Born in Colombia, Manuel Rocha was raised in a working-class home in New York and obtained several humanities degrees from Yale, Harvard, and Georgetown before joining the foreign service in 1981. He is now 73 years old, and he is remembered for his attempts, from the U.S. embassy, to destabilize Evo Morales’ electoral options in the Bolivian presidential elections of 2002, ultimately won by the conservative Gonzalo Sánchez de Lozada.

Diplomat in the Cold War Era

Rocha’s 25-year diplomatic career unfolded under both Democratic and Republican administrations, much of it in Latin America during the Cold War, a period of sometimes tough U.S. policies and military interventions. His diplomatic roles included a stint at the U.S. Interests Section in Cuba, at a time when the United States lacked full diplomatic relations with Fidel Castro’s communist government.

Rocha also served in Italy, Honduras, Mexico, and the Dominican Republic, and worked as a Latin America expert for the National Security Council. Between 1994 and 1995, he was the Director for Inter-American Affairs at the White House for the National Security Council. He was also a member of the International Council on Terrorism chaired by Henry Kissinger.
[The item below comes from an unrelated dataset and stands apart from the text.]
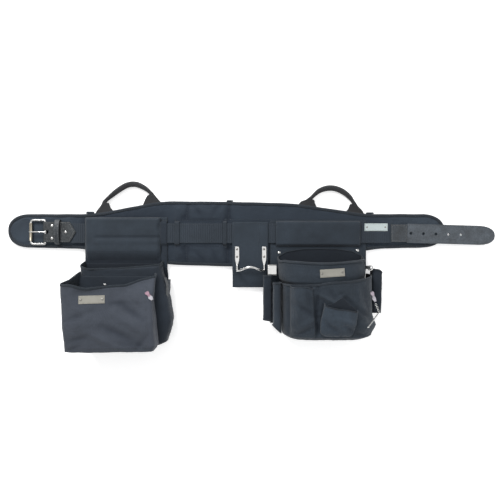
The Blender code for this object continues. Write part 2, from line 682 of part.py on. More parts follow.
def make_hammer_loop(body):
    """One piece of steel: two flattened ends riveted on, and a wire bow that stands out for the hammer."""
    tab_z, tab_thick, radius = TUNNEL_TOP + GAP, 0.0022, 0.0026
    tab_x, tab_top, tab_low, arm_end = (0.019, 0.088), -0.034, -0.0755, -0.098
    wire_z = tab_z + radius + 0.0002
    half = (tab_x[1] - tab_x[0]) / 2
    middle = (tab_x[0] + tab_x[1]) / 2
    lean, reach = 0.013, 0.036
    bow = []
    for step in range(1, 12):
        angle = math.pi * step / 12
        out = math.sin(angle)
        bow.append((middle - half * math.cos(angle), arm_end + lean * out - 0.004 * math.sin(2 * angle) ** 2,
                    wire_z + reach * out))
    route = [(tab_x[0], tab_low + 0.006, wire_z), (tab_x[0], arm_end + 0.004, wire_z)] + bow
    route += [(tab_x[1], arm_end + 0.004, wire_z), (tab_x[1], tab_low + 0.006, wire_z)]
    loop = as_mesh(wire("hammer_loop", route, radius, "steel", body))
    for number, x in enumerate(tab_x, start=1):
        tab = box(f"hammer_tab_{number}", (x - 0.006, tab_low, tab_z), (x + 0.006, tab_top, tab_z + tab_thick),
                  "steel", rounding=0.0008)
        cut(loop, tab, "UNION")
    rivets = [(x, y) for x in tab_x for y in (-0.041, -0.060)]
    for number, (x, y) in enumerate(rivets, start=1):
        rivet(f"hammer_rivet_{number}", (x, y, tab_z + tab_thick + GAP), 0.0032, body)


def make_right_pouch():
    body = pivot("right_pouch_body", (0.229, 0.0, WEB_TOP))
    hanging_panel("right_back_panel", 0.0325, -0.232, *RIGHT_BACK, body)
    tunnel_panel("right_tunnel_panel", 0.0320, -0.0340, *RIGHT_TUNNEL, body)
    inner_lift = WALL + 0.0008
    # each row: y back, y front, left edge, right edge, height of the front
    sections = [(-0.252, -0.252, 0.148, 0.332, 0.092), (-0.200, -0.200, 0.138, 0.342, 0.100),
                (-0.150, -0.150, 0.137, 0.342, 0.103), (-0.128, -0.128, 0.136, 0.342, 0.106)]
    for y in reversed(DROP_STEPS):
        narrowing = smooth(DROP_START, -0.128, y) * 0.012
        sections.append((y, y - 0.008, 0.124 + narrowing, 0.340, 0.108))
    sections.append((-0.058, -0.073, 0.123, 0.337, 0.108))
    rings = []
    for y_back, y_front, x_low, x_high, height in sections:
        back = pouch_back(y_back) + inner_lift
        rings.append(pouch_ring(y_back, y_front, x_low, x_high, back, height - back, height - back, 0.75, 0.6))
    pouch("right_main_pouch", rings, "cloth", body)
    rings = []
    for y, x_low, x_high, height in FRONT_ROWS:
        rise = height - FRONT_BACK
        rings.append(pouch_ring(y, y, x_low, x_high, FRONT_BACK, rise, rise, FRONT_SQUARE, FRONT_SWELL))
    pouch("right_front_pocket", rings, "cloth", body)
    make_right_pockets(body)
    make_right_hardware(body)


def front_height(x, y):
    """How high the right pouch's front pocket stands at a spot."""
    pairs = list(zip(FRONT_ROWS, FRONT_ROWS[1:]))
    before, after = next((pair for pair in pairs if y <= pair[1][0]), pairs[-1])
    share = (y - before[0]) / (after[0] - before[0])
    low, high, height = (start + (end - start) * share for start, end in zip(before[1:], after[1:]))
    centre, half = (low + high) / 2, (high - low) / 2
    across = min(abs(x - centre) / half, 1.0) ** (1 / FRONT_SQUARE)
    return FRONT_BACK + (height - FRONT_BACK) * (1 - across ** 2) ** (FRONT_SWELL / 2)


def on_front(ring):
    """A small pocket's section, standing on the front pocket's curve."""
    return [(x, y, z + front_height(x, y)) for x, y, z in ring]


def make_right_pockets(body):
    """The small pockets and tool sleeves sewn round the right pouch."""
    clear = 0.0012
    # each row: y, left edge, right edge, rise
    pleat = [(-0.250, 0.149, 0.212, 0.0090), (-0.226, 0.148, 0.212, 0.0095), (-0.200, 0.147, 0.212, 0.0100),
             (-0.150, 0.147, 0.212, 0.0105), (-0.132, 0.147, 0.210, 0.0110)]
    rings = [on_front(pouch_ring(y, y, low, high, clear, rise, rise, 0.4, 0.3)) for y, low, high, rise in pleat]
    pouch("right_pleat_pocket", rings, "cloth", body)
    # each row: y back, y front, left edge, right edge, rise at the left, rise at the right
    patch = [(-0.244, -0.244, 0.216, 0.292, 0.0080, 0.0070), (-0.226, -0.226, 0.217, 0.297, 0.0110, 0.0085),
             (-0.215, -0.215, 0.218, 0.300, 0.0125, 0.0100), (-0.200, -0.204, 0.221, 0.302, 0.0140, 0.0110),
             (-0.179, -0.187, 0.226, 0.305, 0.0155, 0.0120)]
    rings = [on_front(pouch_ring(back, front, low, high, clear, rise_low, rise_high, 0.4, 0.3))
             for back, front, low, high, rise_low, rise_high in patch]
    pouch("right_patch_pocket", rings, "cloth", body)
    open_box("tool_sleeve_1", (0.0850, -0.217, 0.025), (0.1068, -0.108, 0.052), "cloth", body, both_ends=True)
    open_box("tool_sleeve_2", (0.1080, -0.228, 0.050), (0.1286, -0.125, 0.080), "cloth", body, both_ends=True)
    open_box("right_side_sleeve", (0.3565, -0.198, 0.018), (0.3830, -0.095, 0.048), "cloth", body)


def make_right_hardware(body):
    name_plate("right_name_plate", "right_plate_rivet", (0.2460, -0.0970, 0.1086), 4.0, body)
    rivet("right_corner_rivet_1", (0.1270, -0.0500, BACK_TOP + GAP), 0.0035, body)
    rivet("right_corner_rivet_2", (0.3280, -0.0440, BACK_TOP + GAP), 0.0035, body)
    tab_z = 0.0220
    box("clip_tab", (0.0990, -0.1040, tab_z), (0.1215, -0.0840, tab_z + WALL), "webbing", body)
    leg_low = tab_z + WALL + GAP
    thick, top = 0.0012, -0.0795
    middle, bend = leg_low + 0.0040, 0.0040
    outer = [(-0.1030, leg_low)] + arc((top - bend, middle), bend, -90, 90, 6) + [(-0.1060, middle + bend)]
    inner = [(-0.1060, middle + bend - thick)] + arc((top - bend, middle), bend - thick, 90, -90, 6)
    inner += [(-0.1030, leg_low + thick)]
    profile_along_x("tape_clip", [outer + inner], 0.0970, 0.1195, "steel", body)
    woven_tag("right_woven_tag", (0.3478, -0.1552, 0.0885), -66, body, (0.45, 0.0, 1.0))
    ring = [(x + 0.3500, y - 0.0875, 0.0540) for x, y in arc((0, 0), 0.0060, 0, 336, 14)]
    wire("chain_clip", ring, 0.0012, "steel", body, cyclic=True)

    chain = pivot("chain_body", CHAIN_TOP)
    top, toggle_end = Vector(CHAIN_TOP), Vector(TOGGLE_TOP)
    run = (toggle_end - top).normalized()
    wire("tape_chain", [top, toggle_end - run * 0.0030], 0.0018, "steel", chain)
    toggle = pivot("toggle_body", TOGGLE_TOP)
    foot = Vector(TOGGLE_FOOT)
    wire("toggle_bar", [toggle_end, foot], 0.0016, "steel", toggle)


clear_scene()
make_back_support()
make_webbing()
make_suspender_tabs()
make_chape()
make_buckle()
make_keeper()
make_tongue()
make_handle("left_handle", LEFT_FEET, LEFT_GRIP)
make_handle("right_handle", RIGHT_FEET, RIGHT_GRIP)
make_left_pouch()
make_hammer_holder()
make_right_pouch()
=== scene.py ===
import math

import bpy
from mathutils import Matrix, Vector, noise
from mathutils.bvhtree import BVHTree


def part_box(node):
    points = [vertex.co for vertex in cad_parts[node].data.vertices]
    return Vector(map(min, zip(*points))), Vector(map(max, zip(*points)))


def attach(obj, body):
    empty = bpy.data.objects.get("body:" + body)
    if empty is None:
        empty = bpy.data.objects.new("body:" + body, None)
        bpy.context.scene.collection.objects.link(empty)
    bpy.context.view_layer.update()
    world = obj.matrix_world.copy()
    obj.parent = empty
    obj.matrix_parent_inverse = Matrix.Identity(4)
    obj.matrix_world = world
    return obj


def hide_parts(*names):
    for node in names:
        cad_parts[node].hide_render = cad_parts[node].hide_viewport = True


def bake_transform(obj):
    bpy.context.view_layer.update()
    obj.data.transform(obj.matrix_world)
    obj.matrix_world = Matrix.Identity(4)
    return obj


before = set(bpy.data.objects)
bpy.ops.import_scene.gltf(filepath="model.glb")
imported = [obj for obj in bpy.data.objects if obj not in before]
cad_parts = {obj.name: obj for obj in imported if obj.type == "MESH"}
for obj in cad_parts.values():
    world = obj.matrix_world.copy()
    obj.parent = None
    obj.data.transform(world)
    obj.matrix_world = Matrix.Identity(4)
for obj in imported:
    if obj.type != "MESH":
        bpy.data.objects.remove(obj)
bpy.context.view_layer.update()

PAD_TOP_EDGE = [(-0.514, 0.05), (-0.351, 0.05), (-0.177, 0.083), (0.0, 0.082), (0.14, 0.0785), (0.18, 0.0755),
                (0.351, 0.05), (0.491, 0.05)]
PAD_BOTTOM_EDGE = [(-0.514, -0.037), (-0.377, -0.04), (-0.161, -0.081), (0.0, -0.086), (0.161, -0.081),
                   (0.377, -0.04), (0.491, -0.037)]
# the straight part of the support ends at these X, and its round ends reach this much further
PAD_LEFT, PAD_RIGHT = -0.514, 0.491
PAD_LEFT_REACH, PAD_RIGHT_REACH = 0.058, 0.063
PAD_INSET = 0.005
PAD_MIDDLE = 0.0065
WEB_TOP, WEB_MIDDLE = 0.0183, 0.01655
BACK_TOP = 0.0142

# the right pouch's front pocket, each row: y, left edge, right edge, height
FRONT_ROWS = ((-0.259, 0.142, 0.338, 0.102), (-0.25, 0.132, 0.354, 0.112), (-0.226, 0.129, 0.364, 0.117),
              (-0.216, 0.129, 0.3605, 0.118), (-0.2, 0.129, 0.355, 0.118), (-0.15, 0.129, 0.3545, 0.119),
              (-0.1215, 0.129, 0.3535, 0.119))
FRONT_BACK, FRONT_SQUARE, FRONT_SWELL = 0.0022, 0.7, 0.5
# where the plates and tags lie: centre, turn in degrees, and the slope's normal
SEATS = {"left_name_plate": ((-0.318, -0.159, 0.1166), 1.5, (0.245, 0.18, 1.0)),
         "right_name_plate": ((0.246, -0.097, 0.1086), 4.0, (0.0, 0.0, 1.0)),
         "left_woven_tag": ((-0.1905, -0.154, 0.0851), -52, (0.12, 0.44, 1.0)),
         "right_woven_tag": ((0.3478, -0.1552, 0.0885), -66, (0.45, 0.0, 1.0))}

CHARCOAL = (0.024, 0.034, 0.047)
# painted shade: the cloth drawn darker for the insides of the pouches
INSIDE_SHADE_COLOUR = (0.009, 0.014, 0.022)
PALE = (0.05, 0.059, 0.077)
WEB = (0.025, 0.034, 0.046)
HANDLE = (0.028, 0.029, 0.032)
HIDE = (0.046, 0.055, 0.062)
THREAD = (0.06, 0.07, 0.084)
# painted shade in folds: how much of each colour channel is left where a fold is deepest, and the depths that
# count as deepest
CREASE_SHADE_TINT = (0.34, 0.4, 0.48)
BAG_SHADE_FOLD, PAD_SHADE_FOLD = 0.0085, 0.006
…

After retiring from the State Department, Rocha embarked on a second career in the business world as the president of a gold mine in the Dominican Republic, which was partially owned by the Canadian company Barrick Gold.

Two sources who spoke with AP on the condition of anonymity, because they were not authorized to discuss an ongoing federal investigation, said that Rocha faces a criminal complaint, and that more details are expected to come out at his court appearance on Monday. The U.S. Department of Justice declined to comment.

His Role in Bolivia

Manuel Rocha’s television appearance during Bolivia’s 2002 political campaign urging Bolivians “don’t vote for Morales” is still remembered in the country. Evo Morales did not win those elections, but the diplomat’s words helped give prominence to the until-then relatively unknown coca leader and his Movement for Socialism (MAS) party. Morales would become president three years later.

The political leader himself acknowledged that Rocha was ‘the best national campaign manager for MAS.’ “Thank you, Mr. Ambassador, you were the best campaign manager I have had so far in my political career. Don’t worry, upon reaching the government, I will seek your advice on how to remove the DEA from the country,” the Bolivian president stated at that time. He was later ousted following a coup in November 2019.